35 miles from West of Salcombe is the wee little village of Fowey. We arrived right on dusk, having not left Salcombe until lunch time to take the tide rather than fight it. However, we still had a particularly rough couple of miles out over the bar from Salcombe (a big sand bank just out of the mouth that throws the swell around the mouth of the river), and ended up adjusting course to steer into it rather than to take the swell on the side of the boat.
We are now in Cornwall (having previously been in Devon). Still require the dingy to get to shore as again on a floating pontoon in the river, picture postcard with a very old wobbly cottage on the hill behind us, which looks like an old storage shed converted into a dwelling. It looked beautiful of an evening with the soft glow of light seeping out the windows and the smoke coming out the chimney.
We enjoyed a lovely bargain priced Sunday roast lunch at the yacht club with all the trimmings during our stay.

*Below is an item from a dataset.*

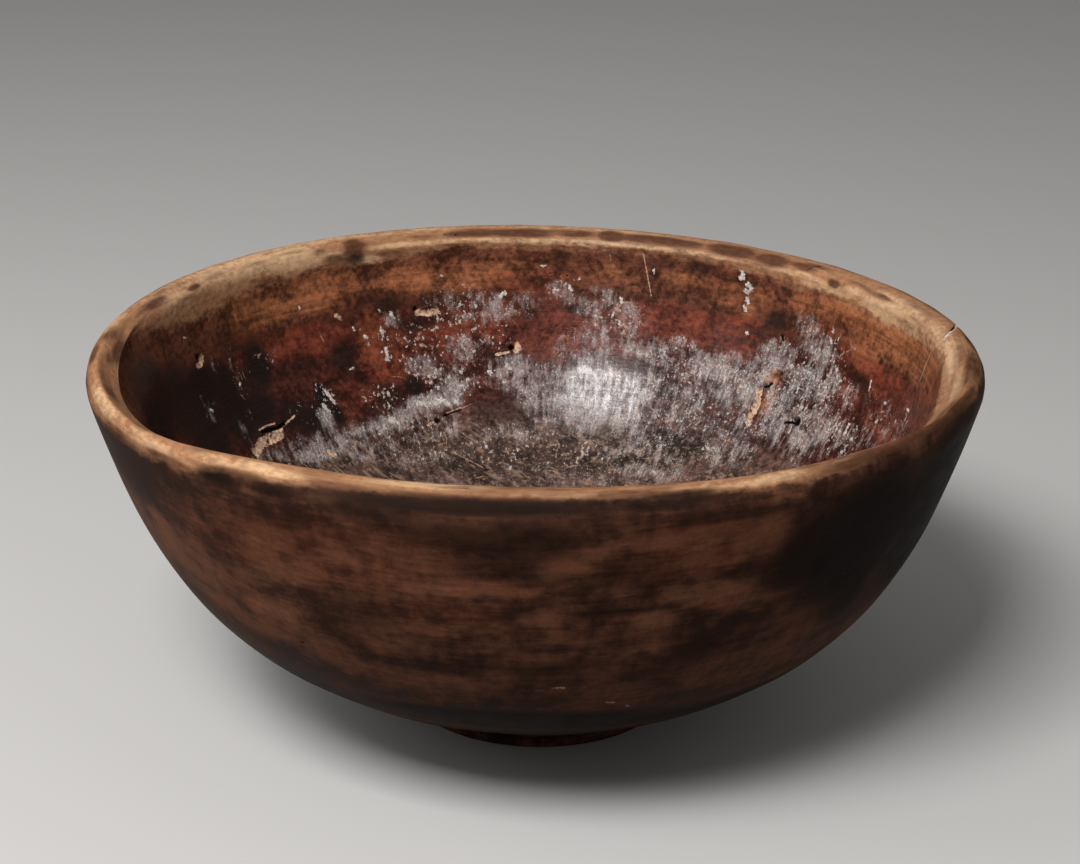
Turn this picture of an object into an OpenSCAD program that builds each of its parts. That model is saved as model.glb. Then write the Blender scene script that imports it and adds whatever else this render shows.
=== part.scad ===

Did a big walk from Fowey around to Polkerris along the coastal path. This took us past Saint Catherines castle with great views out to sea and along past Polridmouth which was a lake used as a decoy during D-Day invations and the black out period. Fowey would be blacked out and then some lanterns lit around this lake so the enemy would think it was Fowey harbour (with the water and the lights) and be off target. Further on up the top of a steep hill is the 1832 landmark, standing 84 feet high and painted red and white it is obvious for miles. From the daymark to Polkerris was treacherous walking in ankle deep slippery mud thanks to all the recent rain. We arrived without any incidents unlike many people we passed who had the tell-tale brown mud stains as evidence of a slip and fall. We took the country roads back across land to return to Fowey a great day out.